I ran into this issue with Syncoid a few months after we first implemented support for resume; I had to manually destroy the resume token on both sides to get past it then. After that, we refactored our support to detect failures to resume an interrupted send, and in the case of failures, automatically discard the resume tokens and begin a new incremental replication instead.
That’s not usually as bad as it sounds–say you interrupt a replication that’s sending 100 snapshots to the target, halfway through snapshot 51. With resume support, you’d pick that transfer up right where you left it–halfway through snapshot 51. Without resume support… you’d just pick it up from the beginning of snapshot 51.
Resume support can be really handy if your first full gets interrupted mid-stream, but it’s usually not really all that big a deal for incrementals later, since you don’t have to finish the entire stream for each completed snapshot to become permanantly available.
OK so I have one zsh recv that seems dead because its replication got interrupted, but the other seems happily streaming away doing writes.
So, it seems to me like I should just leave it alone, and when the working recv finishes the (large) chunk it’s working on, it’ll retry the failed one?
Or do you recommend more/other manual intervention?
I’m not sure if you’ve got multiple replication processes running targeting different datasets concurrently, so I’m not really sure. Keep an eye on it.
But I suspect you’ve got an invalid resume token and you’ll need to manually intervene later.
Thanks for that. What I suspect is happening here is that TrueNAS does one replication per data set.
It did 2 data sets successfully, and failed trying to do a third (Possibly my gigantor /homes data set) but retried and is now in process of replicating that giant data set.
So as you say, I’ll watch the process carefully, not interrupt the one that seems to be running well, and just ensure that in the end analysis all data sets have cleanly and successfully replicated.
I suppose this is the price you pay when you let a web GUI do the driving. Caveat emptor!
I do suspect though that given the chonky nature of my data set that I may be looking at total transfer times measured in weeks.
And that’s OK. When I first did an offsite backup with the Synology using Hyperbackup to Backblaze B2 ISTR it took like 2 weeks.
So I’ve just gotta be patient. Keep watching the processes that are working and monitoring the general state of both systems, and hope for the best. If I can get this done I suepct I’ll have a nice offsite backup mechanism for a really nice home NAS.
Welp, I was wrong!

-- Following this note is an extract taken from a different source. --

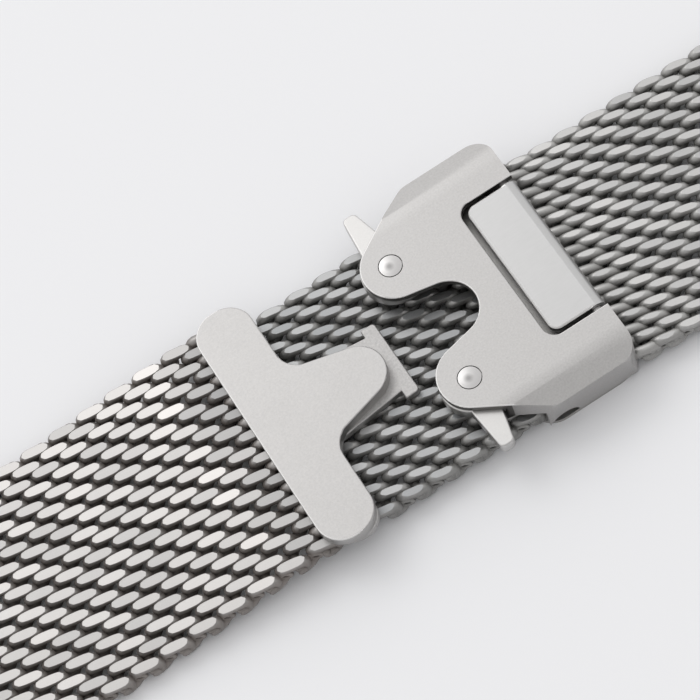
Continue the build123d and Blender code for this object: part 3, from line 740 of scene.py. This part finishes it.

It looks like it finished “homes” and is now onto “music”. Its progress bar was showing a mere SLIVER of completion before! A quick glance at the replicated data on my Ubuntu backup server seems unscientifically to have everything I expect.

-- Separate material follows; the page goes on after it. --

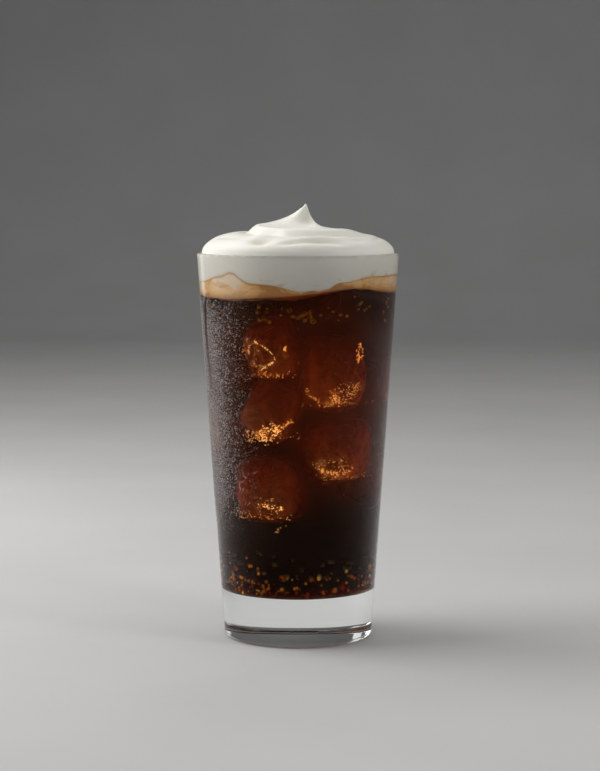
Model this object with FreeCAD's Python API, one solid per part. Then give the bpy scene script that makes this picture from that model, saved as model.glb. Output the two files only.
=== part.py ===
"""Iced coffee under whipped cream, served in a tall tapered tumbler.

Units are millimetres. Z is up, the origin is the centre of the foot where the tumbler stands,
and the front of the drink faces -Y. Azimuths are counted from the front, positive to the right.

Four pieces, one STEP file each, all closed solids that touch face to face:
    glass    tumbler with a thick clear base, a rounded heel and a rounded lip
    coffee   the drink, from the tumbler's floor up to its uneven level
    crema    coffee foam between the drink and the cream
    cream    whipped cream: a mound with one spiral fold that ends beside a leaning peak
"""

import FreeCAD
import Part

import math
import os

from FreeCAD import Vector

# --- Tumbler -------------------------------------------------------------------------------------
GLASS_HEIGHT = 153.0
LIP_RADIUS = 40.0  # outside radius that the straight wall reaches at the top
BASE_RADIUS = 29.4  # outside radius that the straight wall would have at the table
LIP_WALL = 1.9
FLOOR_WALL = 2.6  # wall thickness at the floor
FLOOR_HEIGHT = 19.3  # clear base, from the table to the inside floor
HEEL_RADIUS = 2.4  # rounding between the wall and the foot
FLOOR_FILLET = 2.6  # rounding between the inside floor and the wall
FOOT_RING = 3.0  # width of the flat ring that the tumbler stands on
PUNT_DEPTH = 1.2  # hollow inside the foot ring

# --- Levels --------------------------------------------------------------------------------------
COFFEE_DROP = 15.0  # mean level of the coffee below the lip
CREMA_THICKNESS = 5.0  # mean thickness of the coffee foam
CREAM_TUCK = 1.1  # how far below the lip the cream meets the wall

# Waves of the coffee's level at the wall as (azimuth, half-width, rise in millimetres).
COFFEE_WAVES = (
    (-50, 40, -2.0),
    (34, 24, 2.5),
    (100, 30, 0.4),
    (160, 30, -1.0),
    (-140, 25, 0.8),
)
# Waves of the foam's thickness at the wall as (azimuth, half-width, share of the mean thickness).
CREMA_WAVES = (
    (-50, 17, 0.75),
    (-41, 6, 0.5),
    (3, 13, -0.85),
    (30, 14, -0.5),
    (78, 24, 0.35),
    (130, 22, -0.4),
    (-150, 24, 0.35),
)

# --- Whipped cream -------------------------------------------------------------------------------
MOUND_HEIGHT = 7.7  # above the lip
MOUND_FLATNESS = 7  # exponent of the mound's outline: higher is a flatter top
MOUND_FULLNESS = 0.6  # exponent of its edge: lower is a rounder, steeper side
STEEPEST_SHARE = 0.99  # share of the radius from which the side runs straight down to the wall

# The fold starts near the wall on the right and winds clockwise, past the front, to the peak.
FOLD_START_AZIMUTH = 100
FOLD_START_INSET = 9.0  # how far inside the wall it starts
FOLD_PITCH = 15.5  # how much closer to the middle it gets in one turn
FOLD_FADE = 50  # degrees over which it grows, and over which it dies away one full turn later
FOLD_RISE = 1.9  # the inner side stands this much above the outer side
FOLD_WIDTH = 5.5  # distance over which it rises
GROOVE_DEPTH = 0.7
GROOVE_WIDTH = 2.4

# Hollows as (azimuth, inset from the wall, half-length round the mound, half-width, depth).
HOLLOWS = (
    (-33, 16.1, 5.5, 2.6, 1.3),
    (-8, 10.6, 3.4, 1.8, 0.5),
)

PEAK_HEIGHT = 19.2  # above the lip
PEAK_OFFSET = (3.3, 0.0)
FLANK_REACH = 2.1  # distance over which the steepest side falls
# Ridges that run down from the peak as (azimuth, half-width, extra reach).
PEAK_RIDGES = (
    (-97, 70, 8.2),
    (36, 24, 1.7),
    (116, 24, 0.5),
)
RELIEF_FADE = 0.17  # share of the radius, at the wall, over which folds and hollows fade out

# --- Grids that carry the uneven surfaces --------------------------------------------------------
LEVEL_STEP = 2.0
CREAM_STEP = 1.1
GRID_MARGIN = 2.5  # how far the grids reach past the wall


# --- Outlines ------------------------------------------------------------------------------------
def point(radius, height):
    return Vector(radius, 0, height)


def arc(start, middle, end):
    return Part.Arc(start, middle, end).toShape()


def line(start, end):
    return Part.LineSegment(start, end).toShape()


def fillet(corner, toward_a, toward_b, radius):
    """Tangent point, middle and tangent point of the arc that rounds a corner of the outline."""
    a = (toward_a - corner).normalize()
    b = (toward_b - corner).normalize()
    half = a.getAngle(b) / 2
    setback = radius / math.tan(half)
    inward = (a + b).normalize()
    middle = corner + inward * (radius / math.sin(half) - radius)
    return corner + a * setback, middle, corner + b * setback


def revolve(edges):
    """The solid that a closed outline in the XZ plane makes in one turn round Z."""
    face = Part.Face(Part.Wire(edges))
    return face.revolve(Vector(0, 0, 0), Vector(0, 0, 1), 360)


# --- Tumbler -------------------------------------------------------------------------------------
def outer_radius(height):
    return BASE_RADIUS + (LIP_RADIUS - BASE_RADIUS) * height / GLASS_HEIGHT


def lip():
    """Outer, top and inner points of the rounded lip."""
    wall = Vector(LIP_RADIUS - BASE_RADIUS, 0, GLASS_HEIGHT).normalize()
    outward = Vector(wall.z, 0, -wall.x)
    rounding = LIP_WALL / 2
    height = GLASS_HEIGHT - rounding
    # The rounding's centre lies its own radius inside the straight wall, square to it.
    centre = point(outer_radius(height) - rounding / outward.x, height)
    return centre + outward * rounding, point(centre.x, GLASS_HEIGHT), centre - outward * rounding


def inside_outline():
    """The inside of the tumbler from the lip down the wall to the middle of the floor."""
    _, _, lip_in = lip()
    floor_centre = point(0, FLOOR_HEIGHT)
    corner = point(outer_radius(FLOOR_HEIGHT) - FLOOR_WALL, FLOOR_HEIGHT)
    wall_in, middle, floor_in = fillet(corner, lip_in, floor_centre, FLOOR_FILLET)
    return [line(lip_in, wall_in), arc(wall_in, middle, floor_in), line(floor_in, floor_centre)]


def make_glass():
    lip_out, lip_top, lip_in = lip()
    heel_foot, heel_middle, heel_wall = fillet(
        point(BASE_RADIUS, 0), point(0, 0), point(LIP_RADIUS, GLASS_HEIGHT), HEEL_RADIUS
    )
    ring_in = point(heel_foot.x - FOOT_RING, 0)
    punt = point(0, PUNT_DEPTH)
    # The punt is a shallow dome, a circle through its top and the inner edge of the foot ring.
    dome_radius = (ring_in.x**2 + PUNT_DEPTH**2) / (2 * PUNT_DEPTH)
    half_way = ring_in.x / 2
    half_way_fall = dome_radius - math.sqrt(dome_radius**2 - half_way**2)
    return revolve(
        inside_outline()
        + [
            line(point(0, FLOOR_HEIGHT), punt),
            arc(punt, point(half_way, PUNT_DEPTH - half_way_fall), ring_in),
            line(ring_in, heel_foot),
            arc(heel_foot, heel_middle, heel_wall),
            line(heel_wall, lip_out),
            arc(lip_out, lip_top, lip_in),
        ]
    )


def make_cavity():
    """Everything that the wall encloses, carried straight up to well above the cream."""
    _, _, lip_in = lip()
    top = GLASS_HEIGHT + 2 * PEAK_HEIGHT
    return revolve(
        inside_outline()
        + [
            line(point(0, FLOOR_HEIGHT), point(0, top)),
            line(point(0, top), point(lip_in.x, top)),
            line(point(lip_in.x, top), lip_in),
        ]
    )


# --- Uneven surfaces -----------------------------------------------------------------------------
def azimuth(x, y):
    """Degrees from the front, positive to the right."""
    return math.degrees(math.atan2(x, -y))


def turn_between(a, b):
    """The turn from azimuth b to azimuth a, from -180 to 180 degrees."""
    return (a - b + 180) % 360 - 180


def bell(distance, half_width):
    return math.exp(-((distance / half_width) ** 2))


def smooth_step(value):
    """Rises smoothly from 0 to 1 while value goes from 0 to 1."""
    value = min(max(value, 0.0), 1.0)
    return value * value * (3 - 2 * value)


def wave(waves, x, y, wall_radius):
    """The sum of the waves: in full at the wall, and flat in the middle."""
    share = min(math.hypot(x, y) / wall_radius, 1.0)
    degrees = azimuth(x, y)
    return share**2 * sum(size * bell(turn_between(degrees, at), width) for at, width, size in waves)


def coffee_top(x, y, wall_radius):
    return GLASS_HEIGHT - COFFEE_DROP + wave(COFFEE_WAVES, x, y, wall_radius)


def crema_top(x, y, wall_radius):
    thickness = CREMA_THICKNESS * (1 + wave(CREMA_WAVES, x, y, wall_radius))
    return coffee_top(x, y, wall_radius) + thickness


def mound_outline(share):
    """The mound's height as a share of its full height, straight on beyond the steepest place."""
    inner = min(share, STEEPEST_SHARE)
    fall = 1 - inner**MOUND_FLATNESS
    slope = MOUND_FULLNESS * fall ** (MOUND_FULLNESS - 1) * MOUND_FLATNESS * inner ** (MOUND_FLATNESS - 1)
    return fall**MOUND_FULLNESS - slope * (share - inner)


def mound_height(share):
    """The mound, from the middle (share 0) to where it meets the wall (share 1)."""
    at_wall = mound_outline(1.0)
    rise = (mound_outline(share) - at_wall) / (1 - at_wall)
    return (MOUND_HEIGHT + CREAM_TUCK) * rise - CREAM_TUCK


def fold_height(inset, degrees):
    """The ledge and the groove of the spiral fold, summed over the turns that pass this azimuth."""
    height = 0.0
    clockwise = (FOLD_START_AZIMUTH - degrees) % 360
    for turned in (clockwise, clockwise + 360):
        left = 360 + FOLD_FADE - turned
        strength = smooth_step(turned / FOLD_FADE) * smooth_step(left / FOLD_FADE)
        past = inset - FOLD_START_INSET - FOLD_PITCH * turned / 360
        ledge = FOLD_RISE * smooth_step(past / FOLD_WIDTH)
        height += strength * (ledge - GROOVE_DEPTH * bell(past, GROOVE_WIDTH))
    return height


def hollow_depth(inset, degrees, wall_radius):
    depth = 0.0
    for at, at_inset, half_length, half_width, deep in HOLLOWS:
        along = math.radians(turn_between(degrees, at)) * (wall_radius - at_inset)
        depth += deep * bell(along, half_length) * bell(inset - at_inset, half_width)
    return depth


def peak_rise(x, y):
    """The leaning peak, above the mound and the inside of the fold."""
    dx, dy = x - PEAK_OFFSET[0], y - PEAK_OFFSET[1]
    degrees = azimuth(dx, dy)
    reach = FLANK_REACH
    for at, half_width, extra in PEAK_RIDGES:
        reach += extra * bell(turn_between(degrees, at), half_width)
    return (PEAK_HEIGHT - MOUND_HEIGHT - FOLD_RISE) * math.exp(-math.hypot(dx, dy) / reach)


def cream_top(x, y, wall_radius):
    radius = math.hypot(x, y)
    share = radius / wall_radius
    inset = wall_radius - radius
    degrees = azimuth(x, y)
    relief = fold_height(inset, degrees) - hollow_depth(inset, degrees, wall_radius) + peak_rise(x, y)
    return GLASS_HEIGHT + mound_height(share) + relief * smooth_step((1 - share) / RELIEF_FADE)


def below(surface, wall_radius, step):
    """A block whose top face follows the surface and whose bottom is far below the tumbler."""
    reach = wall_radius + GRID_MARGIN
    count = math.ceil(2 * reach / step)
    places = [reach * (2 * i / count - 1) for i in range(count + 1)]
    sheet = Part.BSplineSurface()
    sheet.interpolate([[Vector(x, y, surface(x, y, wall_radius)) for y in places] for x in places])
    return sheet.toShape().extrude(Vector(0, 0, -2 * GLASS_HEIGHT))


def make_contents():
    """The coffee, its foam and the cream, cut from the cavity by the surfaces between them."""
    _, _, lip_in = lip()
    cavity = make_cavity()
    under_coffee = below(coffee_top, lip_in.x, LEVEL_STEP)
    under_crema = below(crema_top, lip_in.x, LEVEL_STEP)
    under_cream = below(cream_top, lip_in.x, CREAM_STEP)
    return {
        "coffee": cavity.common(under_coffee),
        "crema": cavity.common(under_crema).cut(under_coffee),
        "cream": cavity.common(under_cream).cut(under_crema),
    }


def main():
    pieces = {"glass": make_glass(), **make_contents()}
    os.makedirs("parts", exist_ok=True)
    for name, shape in pieces.items():
        shape.exportStep(os.path.join("parts", name + ".step"))
        print(f"{name}: {len(shape.Solids)} solid, {shape.Volume / 1000:.1f} ml")


main()
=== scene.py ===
"""Iced coffee under whipped cream in a tall tumbler: its looks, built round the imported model.

Lengths are metres, and MM turns millimetres into them. Z is up and the front faces -Y.
Azimuths are degrees from the front, positive to the right.
"""

import math
import random

import bmesh
import bpy
from mathutils import Matrix, Vector, noise
from mathutils.bvhtree import BVHTree


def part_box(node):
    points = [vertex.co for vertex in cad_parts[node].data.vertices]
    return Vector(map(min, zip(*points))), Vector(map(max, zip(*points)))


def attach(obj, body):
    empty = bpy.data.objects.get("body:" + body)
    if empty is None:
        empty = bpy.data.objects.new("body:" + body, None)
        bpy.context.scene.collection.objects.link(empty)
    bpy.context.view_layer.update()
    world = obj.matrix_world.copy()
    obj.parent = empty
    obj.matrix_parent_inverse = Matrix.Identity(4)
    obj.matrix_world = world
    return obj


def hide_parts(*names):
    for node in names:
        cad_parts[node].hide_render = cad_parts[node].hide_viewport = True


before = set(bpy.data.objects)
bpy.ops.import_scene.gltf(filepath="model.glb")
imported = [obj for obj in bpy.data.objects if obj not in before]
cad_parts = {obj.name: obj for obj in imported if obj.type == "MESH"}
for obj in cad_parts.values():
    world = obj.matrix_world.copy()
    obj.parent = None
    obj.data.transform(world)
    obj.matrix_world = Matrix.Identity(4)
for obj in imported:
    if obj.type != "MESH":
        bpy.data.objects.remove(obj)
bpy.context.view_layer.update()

MM = 0.001
BODY = "root"

# --- Where things are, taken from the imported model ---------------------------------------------
SURFACES = {
    name: BVHTree.FromObject(node, bpy.context.evaluated_depsgraph_get())
    for name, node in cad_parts.items()
}
LIP_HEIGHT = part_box("glass")[1].z
FLOOR_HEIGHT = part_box("coffee")[0].z
SEAT = 0.12 * MM  # how far the drink reaches into the wall, so that no air shows between them
SEGMENTS = 240  # of the round layers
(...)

Initial replication finally completed about an hour ago. Cleanly as far as I can tell.
This likely isn’t going to be my forever solution because the Hetzner server I’m renting has 2 4T disks of which I’m currently using 3T.
We’ll see what the actual month to month run cost looks like. They cite the $38/mo as “maximum” so maybe if the server is mostly sitting there mostly saying “Nope no changes here!” it’ll wind up being cheap enough that I can bump it up to a bigger disk size.
Still happy with my choice in any case because even if I do need to go with zfs.rent or similar I’ve put off the spend of another 2 HDD set.
Thanks for your help getting this all going. It’s nice to finally be doing something like adulting for my home storage needs, and I am incredibly impressed with ZFS as a software project.